"Did the story start on land or sea? In the longing or the calling? In terrain or in name? Did it begin in the tunnels and radiate upwards and outwards? Was it always, somehow, underground?"
Far from the Start is a newly commissioned installation and sound work by Jay Bernard.
Stemming from a combination of research and personal experience, Bernard has responded to the Clapham South Deep Level Shelter as a point of diffusion after the arrival of the HMT Empire Windrush in 1948.
The Windrush narrative has become a unified story of early post-war mass migration. In this work, the deep-level shelter becomes the opposite: a site of dispersal, alternatives and forgotten details that sit behind the familiar narrative.
Opened to the public in July 1944, Clapham South deep-level shelter was used by people seeking refuge during the Second World War and later, by visitors to the Festival of Britain. In June 1948, due to a lack of temporary housing the disused shelter housed 236 Caribbean people, newly arrived on the Windrush following World War II. Conditions were basic, cramped and noisy in the windowless bunker. Fifteen storeys underground, it was a site of contradictory political gestures: fear from politicians about “coloured immigration” and a practical, warm and official welcome that became a sincere effort to find jobs and accommodation. The shelter’s miles-long subterranean passageways remain as a testament to the fascinating stories of those who stayed there.
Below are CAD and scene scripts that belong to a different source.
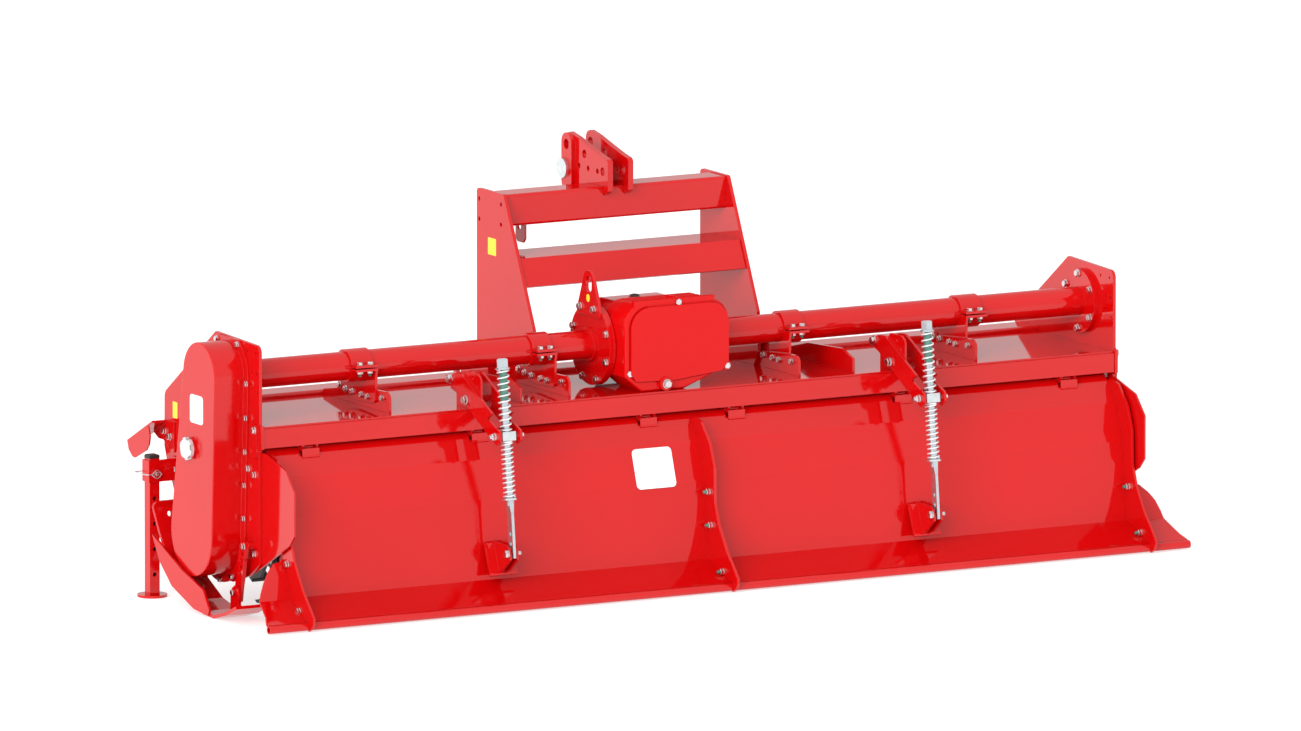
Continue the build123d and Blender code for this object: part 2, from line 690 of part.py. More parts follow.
# end wings of the gate, outside the end ribs and under the side shields
with BuildPart() as tailgate_wings:
    low = (-119.0, 79.0)
    # lower leaf, in the plane of the gate's foot
    for sgn in (-1, 1):
        x0 = GATE_HALF + 8 if sgn > 0 else -1620.0
        with BuildSketch(side(x0)):
            with BuildLine():
                Polyline(*sheet_points([(-108, 200), (-135, 150), (-152, 82), (-254.7, 25.15)], -GATE_T), close=True)
            make_face()
        extrude(amount=1620.0 - GATE_HALF - 8)
        # trimmed to the quarter-round outline seen from behind
        with BuildSketch(rear(-300)):
            with BuildLine():
                s = sgn
                Polyline((s * 1484, 240), (s * 1496, 196), (s * 1524, 190), (s * 1549, 167), (s * 1569, 140),
                         (s * 1584, 107), (s * 1594, 76), (s * 1606, 46), (s * 1621, 28), (s * 1640, 28),
                         (s * 1640, 240), close=True)
            make_face()
        extrude(amount=-300, mode=Mode.SUBTRACT)
save(tailgate_wings.part, "tailgate_wings")

with BuildPart() as tailgate_pipe:
    with BuildSketch(side(-PIPE_HALF)):
        with Locations((PIPE_Y, PIPE_Z)):
            Circle(PIPE_R)
            Circle(PIPE_R - 3.2, mode=Mode.SUBTRACT)
    extrude(amount=2 * PIPE_HALF)
save(tailgate_pipe.part, "tailgate_pipe")

# hinges: lugs under the rear beam, knuckles and pins on the gate
with BuildPart() as hinge_lugs:
    for x in HINGE_XS:
        for a in (x - 28, x + 20):
            with BuildSketch(side(a)):
                with BuildLine():
                    Polyline((-8, 529), (40, 529), (30, 508), (14, 505), (0, 510), close=True)
                make_face()
                with Locations((HINGE_Y, HINGE_Z)):
                    Circle(6.05, mode=Mode.SUBTRACT)
            extrude(amount=8)
save(hinge_lugs.part, "hinge_lugs")

with BuildPart() as gate_knuckles:
    for x in HINGE_XS:
        with BuildSketch(side(x - 18)):
            with Locations((HINGE_Y, HINGE_Z)):
                Circle(9)
            with BuildLine():
                Polyline((-15.0, 481.2), (-9.2, 475.9), (22.5, 511.2), (23, 519), (6, 519),
                         (9, 508.3), (-1.4, 496.2), close=True)
            make_face()
        extrude(amount=36)
        with BuildSketch(side(x - 32)):
            with Locations((HINGE_Y, HINGE_Z)):
                Circle(6)
        extrude(amount=64)
save(gate_knuckles.part, "gate_knuckles")

# clevises that hold the spring rods' eyes
CLEVIS_LINE = [(-109.8, 200), (-204, 199), (-220, 192), (-230, 163), (-229, 156), (-174, 112), (-119.8, 112)]
with BuildPart() as spring_clevises:
    for x in (-SPRING_X, SPRING_X):
        for a in (x - 16.5, x + 8.5):
            with BuildSketch(side(a)):
                with BuildLine():
                    Polyline(*CLEVIS_LINE, close=True)
                make_face()
            extrude(amount=8)
        with BuildSketch(side(x - 48)):
            with BuildLine():
                Polyline((-127, 196), (-166, 101), (-158.6, 98), (-119.6, 193), close=True)
            make_face()
        extrude(amount=96)
        with BuildSketch(side(x - 20)):
            with Locations((EYE_Y, EYE_Z)):
                Circle(5.5)
        extrude(amount=40)
save(spring_clevises.part, "spring_clevises")

# ---------------------------------------------------------------------------
# Spring arms on the hood, pivot blocks, rods and springs
# ---------------------------------------------------------------------------
ARM_LINE = [(112, 664), (106, 684), (80, 695), (36, 698), (-158, 602), (-130, 583), (-206, 552),
            (-210, 524), (-188, 507), (-108, 547), (-14, 593), (74, 643), (100, 652)]
ARM_BOLTS = [(104, 674), (6.5, 621)]
with BuildPart() as spring_arms:
    for x in (-SPRING_X, SPRING_X):
        for a in (x - 40, x + 32):
            with BuildSketch(side(a)):
                with BuildLine():
                    Polyline(*ARM_LINE, close=True)
                make_face()
                with Locations((BLOCK_Y, BLOCK_Z)):
                    Circle(8.05, mode=Mode.SUBTRACT)
                with Locations((-14, 609)):
                    SlotOverall(16, 7, rotation=70, mode=Mode.SUBTRACT)
                with Locations((-118, 553)):
                    SlotOverall(14, 7, rotation=70, mode=Mode.SUBTRACT)
            extrude(amount=8)
save(spring_arms.part, "spring_arms")

with BuildPart() as arm_brackets:
    for x in (-SPRING_X, SPRING_X):
        with BuildSketch(side(x - 32)):
            with BuildLine():
                Polyline((80, DECK_TOP), (80, 640), (18, 709), (-50, 710), (-68, 700), (-74, 690),
                         (-74, 628), (-40, 604), (-4, DECK_TOP), close=True)
            make_face()
            with Locations((-24, 692), (-50, 668), (-28, 648)):
                Circle(5, mode=Mode.SUBTRACT)
        extrude(amount=7)
        # sleeves on the two bolts that carry the farther arm
        with BuildSketch(side(x - 32)):
            with Locations(*ARM_BOLTS):
                Circle(11)
        extrude(amount=64)
        # tie from the sleeve to the plate
        with BuildSketch(side(x - 32)):
            with BuildLine():
                Polyline((60, 640), (112, 664), (112, 682), (60, 664), close=True)
            make_face()
        extrude(amount=7)
save(arm_brackets.part, "arm_brackets")

lean = math.degrees(math.atan2(BLOCK_Y - EYE_Y, BLOCK_Z - EYE_Z))
rod_len = math.hypot(BLOCK_Y - EYE_Y, BLOCK_Z - EYE_Z)
up_y, up_z = math.sin(math.radians(lean)), math.cos(math.radians(lean))


def along(x, s):
    """Plane square to the spring rod, s above the pivot block's centre."""
    return Plane(origin=(x, BLOCK_Y - Y_MID + s * up_y, BLOCK_Z + s * up_z), x_dir=(1, 0, 0),
                 z_dir=(0, up_y, up_z))


for sgn, word in ((-1, "left"), (1, "right")):
    x = sgn * SPRING_X
    with BuildPart() as spring_block:
        with BuildSketch(along(x, -14)):
            Rectangle(46, 40)
        extrude(amount=28)
        with BuildSketch(side(x - 40)):
            with Locations((BLOCK_Y, BLOCK_Z)):
                Circle(8)
        extrude(amount=80)
        with BuildSketch(along(x, -40)):
            Circle(ROD_R + 0.8)
        extrude(amount=80, mode=Mode.SUBTRACT)
    save(spring_block.part, "spring_block_" + word)

    with BuildPart() as spring_rod:
        with BuildSketch(along(x, -214)):
            Circle(ROD_R)
        extrude(amount=214 + 236)
        # collar that the lower spring bears on
        with BuildSketch(along(x, -196)):
            Circle(22)
        extrude(amount=6)
        # flanged nut on top
        with BuildSketch(along(x, 206)):
            Circle(21.5)
        extrude(amount=4)
        with BuildSketch(along(x, 210)):
            RegularPolygon(19, 6)
        extrude(amount=26)
        # flat bar to the eye, tapering out of the round
        with BuildSketch(along(x, -rod_len - 14)):
            Rectangle(9, 28)
        extrude(amount=rod_len - 226)
        with BuildSketch(along(x, -240)):
            Rectangle(9, 28)
        with BuildSketch(along(x, -198)):
            Rectangle(19, 19)
        loft()
        with BuildSketch(side(x - 10)):
            with Locations((EYE_Y, EYE_Z)):
                Circle(9.6)
            with Locations((EYE_Y + 3.3, EYE_Z + 30), (EYE_Y + 6.5, EYE_Z + 60)):
                Circle(6)
        extrude(amount=20, mode=Mode.SUBTRACT)
    save(spring_rod.part, "spring_rod_" + word)

    with BuildPart() as upper_spring:
        with BuildSketch(along(x, 14.5)):
            Circle(SPRING_R)
            Circle(SPRING_IN, mode=Mode.SUBTRACT)
        extrude(amount=191)
    save(upper_spring.part, "upper_spring_" + word)

    with BuildPart() as lower_spring:
        with BuildSketch(along(x, -189.5)):
            Circle(SPRING_R)
            Circle(SPRING_IN, mode=Mode.SUBTRACT)
        extrude(amount=175)
    save(lower_spring.part, "lower_spring_" + word)

# ---------------------------------------------------------------------------
# Parking stands
# ---------------------------------------------------------------------------
with BuildPart() as stand_brackets:
    for sgn in (-1, 1):
        x = sgn * LEG_X
        with BuildSketch(level(SLEEVE_Z0)):
            with Locations((x, LEG_Y)):
                Rectangle(SLEEVE_S, SLEEVE_S)
                Rectangle(LEG_S + 0.8, LEG_S + 0.8, mode=Mode.SUBTRACT)
            # arm to the side plate
            with Locations((sgn * (PLATE_OUT + LEG_X - SLEEVE_S / 2) / 2, LEG_Y - 16)):
                Rectangle(LEG_X - SLEEVE_S / 2 - PLATE_OUT, 10)
        extrude(amount=SLEEVE_Z1 - SLEEVE_Z0)
        # foot of the arm on the side plate
        with BuildSketch(level(SLEEVE_Z0 - 4)):
            with Locations((sgn * (PLATE_OUT + 5), LEG_Y - 46)):
                Rectangle(10, 110)
        extrude(amount=SLEEVE_Z1 - SLEEVE_Z0 + 8)
save(stand_brackets.part, "stand_brackets")

for sgn, word in ((-1, "left"), (1, "right")):
    x = sgn * LEG_X
    with BuildPart() as parking_leg:
        with BuildSketch(level(8)):
            with Locations((x, LEG_Y)):
                Rectangle(LEG_S, LEG_S)
                Rectangle(LEG_S - 8, LEG_S - 8, mode=Mode.SUBTRACT)
        extrude(amount=LEG_TOP - 8)
        with BuildSketch(level(0)):
            with Locations((x, LEG_Y)):
                Circle(FOOT_R)
        extrude(amount=8)
        with BuildSketch(level(LEG_TOP)):
            with Locations((x, LEG_Y)):
                Rectangle(LEG_S, LEG_S)
        extrude(amount=4)
        with BuildSketch(rear(LEG_Y - 30)):
            with Locations(*[(x, h) for h in LEG_HOLES]):
                Circle(6.5)
        extrude(amount=-60, mode=Mode.SUBTRACT)
    save(parking_leg.part, "parking_leg_" + word)

# ---------------------------------------------------------------------------
# Skids
# ---------------------------------------------------------------------------
SOLE_LINE = [(483, 306), (483, 286), (436, 206), (338, 74), (240, 24), (150, 4), (85, 0), (10, 20), (-62, 50)]
STRUT_TOP, STRUT_PIN = (40.0, 224.0), (77.0, 77.0)
with BuildPart() as skids:
    for sgn in (-1, 1):
        with BuildSketch(side(start(sgn, PLATE_OUT, 1622))):
            with BuildLine():
                Polyline(*sheet_points(SOLE_LINE, -10), close=True)
            make_face()
        extrude(amount=1622 - PLATE_OUT)
        with BuildSketch(side(start(sgn, 1622, 1630))):
            with BuildLine():
                Polyline((467, 206), (418, 127), (341, 64), (200, 14), (108, 6), (100, 24), (142, 82),
                         (277, 123), close=True)
            make_face()
        extrude(amount=8)
        # lug for the height strut
        with BuildSketch(side(start(sgn, 1544, 1554))):
            with BuildLine():
                Polyline((40, 18), (104, 6), (102, 66), (94, 88), (76, 99), (56, 92), (46, 74), (52, 44),
                         close=True)
            make_face()
            with Locations(STRUT_PIN):
                Circle(8.05, mode=Mode.SUBTRACT)
        extrude(amount=10)
        # rounded corners and the bolt hole at the sole's upper end
        with BuildSketch(rear(440)):
            with BuildLine():
                Polyline((sgn * 1600, 306), (sgn * 1600, 320), (sgn * 1640, 320), (sgn * 1640, 284),
                         (sgn * 1622, 284))
                ThreePointArc((sgn * 1622, 284), (sgn * 1615.6, 299.6), (sgn * 1600, 306))
            make_face()
            with Locations((sgn * 1572, 266)):
                Circle(8)
        extrude(amount=-60, mode=Mode.SUBTRACT)
save(skids.part, "skids")

with BuildPart() as skid_struts:
    for sgn in (-1, 1):
        with BuildSketch(side(start(sgn, 1530, 1542))):
            with BuildLine():
                Polyline((66, 48), (98, 48), (97, 90), (84, 137), (72, 205), (60, 236), (38, 238),
                         (26, 220), (37, 185), (46, 137), (58, 90), close=True)
            make_face()
            with Locations((49, 199), (54, 178), (59, 157), (63, 136)):
                Circle(6.5, mode=Mode.SUBTRACT)
        extrude(amount=12)
        # spacer to the side plate and the pin through the skid's lug
        with BuildSketch(side(start(sgn, PLATE_OUT, 1530))):
            with Locations(STRUT_TOP):
                Circle(12)
        extrude(amount=1530 - PLATE_OUT)
        with BuildSketch(side(start(sgn, 1542, 1558))):
            with Locations(STRUT_PIN):
                Circle(8)
        extrude(amount=16)
save(skid_struts.part, "skid_struts")

# ---------------------------------------------------------------------------
# Front corner deflectors
# ---------------------------------------------------------------------------
with BuildPart() as deflectors:
    for sgn in (-1, 1):
        with BuildSketch(side(start(sgn, PLATE_OUT, 1563))):
            with BuildLine():
                Polyline((590, 535), (618, 521), (754, 452), (751, 446), (615, 515), (590, 528), close=True)
            make_face()
        extrude(amount=1563 - PLATE_OUT)
        with BuildSketch(side(start(sgn, 1558, 1563))):
            with BuildLine():
                Polyline((618, 521), (754, 452), (744, 424), (720, 406), (704, 404), (630, 437),
                         (612, 458), (606, 484), close=True)
            make_face()
        extrude(amount=5)
        with BuildSketch(side(start(sgn, PLATE_OUT, PLATE_OUT + 6))):
            with BuildLine():
                Polyline((540, 534), (590, 535), (618, 521), (680, 489), (640, 470), (608, 470),
                         (560, 440), (540, 440), close=True)
            make_face()
        extrude(amount=6)
save(deflectors.part, "deflectors")
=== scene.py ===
import math

import bpy
from mathutils import Matrix, Vector


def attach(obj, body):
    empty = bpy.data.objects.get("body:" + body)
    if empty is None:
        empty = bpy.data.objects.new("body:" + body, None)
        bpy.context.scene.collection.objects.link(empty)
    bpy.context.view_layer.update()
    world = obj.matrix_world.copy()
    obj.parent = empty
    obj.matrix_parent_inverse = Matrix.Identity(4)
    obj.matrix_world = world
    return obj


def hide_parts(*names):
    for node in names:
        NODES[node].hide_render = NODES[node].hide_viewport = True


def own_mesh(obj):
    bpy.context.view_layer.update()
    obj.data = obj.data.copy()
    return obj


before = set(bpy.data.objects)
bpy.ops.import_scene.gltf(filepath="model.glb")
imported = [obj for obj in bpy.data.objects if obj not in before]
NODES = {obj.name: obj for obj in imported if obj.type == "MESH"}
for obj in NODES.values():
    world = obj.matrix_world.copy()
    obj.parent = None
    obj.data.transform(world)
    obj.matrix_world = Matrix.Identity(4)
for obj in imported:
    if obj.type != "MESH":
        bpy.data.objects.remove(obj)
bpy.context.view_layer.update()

Y_MID = 226.0


def M(x, y, z):
    """Design millimetres (X, depth, height) to metres in the row frame."""
    return Vector((x / 1000.0, (y - Y_MID) / 1000.0, z / 1000.0))


# ---------------------------------------------------------------------------
# Materials
# ---------------------------------------------------------------------------
def new_material(name):
    m = bpy.data.materials.new(name)
    m.use_nodes = True
    nt = m.node_tree
    nt.nodes.clear()
    out = nt.nodes.new("ShaderNodeOutputMaterial")
    bsdf = nt.nodes.new("ShaderNodeBsdfPrincipled")
    nt.links.new(bsdf.outputs["BSDF"], out.inputs["Surface"])
    return m, nt, bsdf


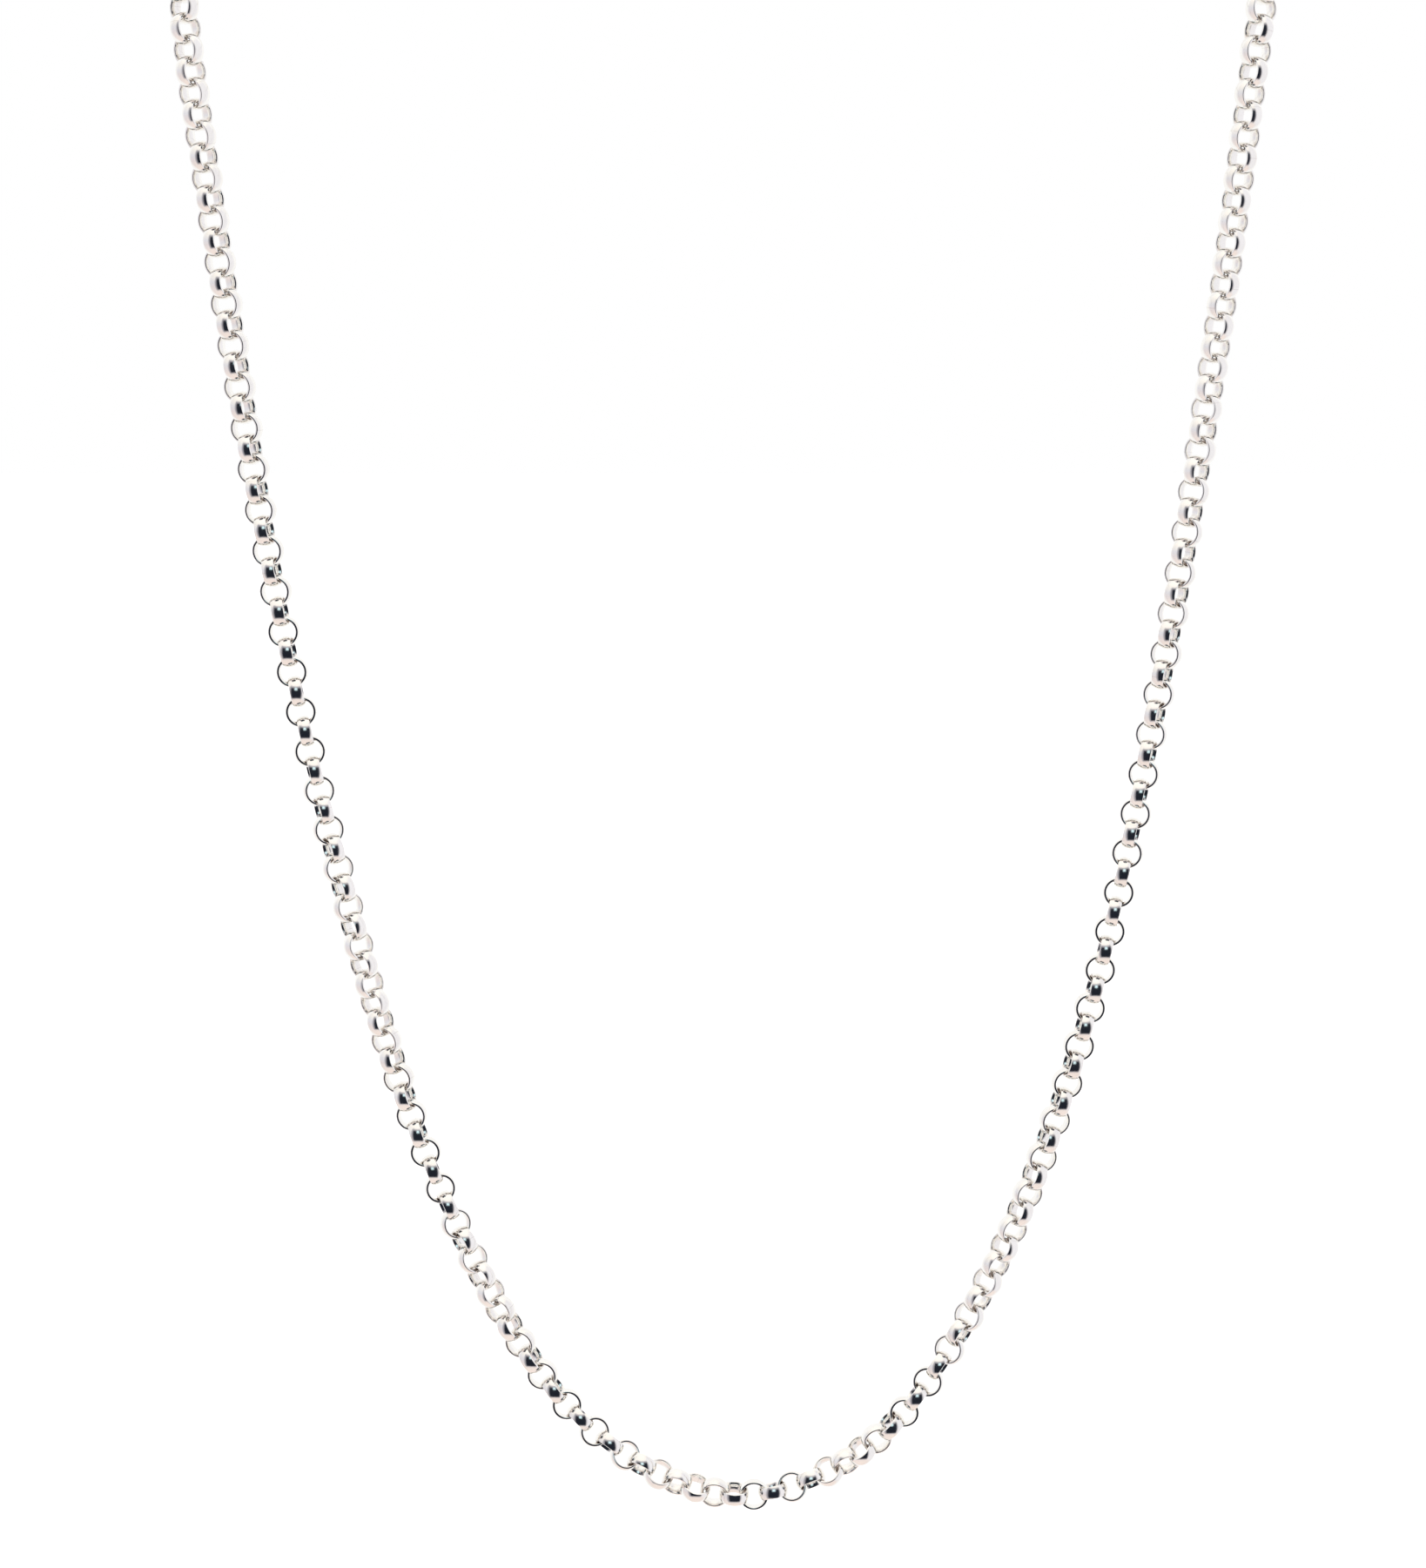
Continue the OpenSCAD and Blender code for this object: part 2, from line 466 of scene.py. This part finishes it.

Bernard’s work has been developed over a series of visits to the shelter, to archives including the National Archives and Black Cultural Archives, and Tilbury Docks in Essex, where the HMT Windrush arrived. The 45-minute sound installation, which was partially recorded within these historic sites, incorporates various instruments including gongs, bells, drums, a euphonium and Bernard’s own voice, as well as air raid sirens and the constant roar of the London underground.
Far from the Start responds simultaneously to the site of the shelter and the history that has passed through it. In distilling the shelter’s distinct ambient and textural qualities, this atmospheric installation brings a now-disused public landmark – and the people who stayed there – above ground for the first time, and gestures to the stories behind established narratives. The piece is composed of three movements:
the first is a spoken narrative piece, addressing the question of how we understand ourselves and find political direction in the post-windrush moment; the second is the instrumental, subconscious flip-side to that question; the third is a series of direct recordings from the deep level shelter.
"Nevertheless the question arises of how your position shifts in a foreign land, when the generation above you dies. The question arises of what it means to be residual, at the end of a story, to be further from the start. For that position to increase with every death."
Bernard’s work positions the Windrush as a historical framing that served a particular purpose. As that generation disappears, and in the wake of the Windrush scandal, what is left of the political terrain once shaped by those patterns of migration?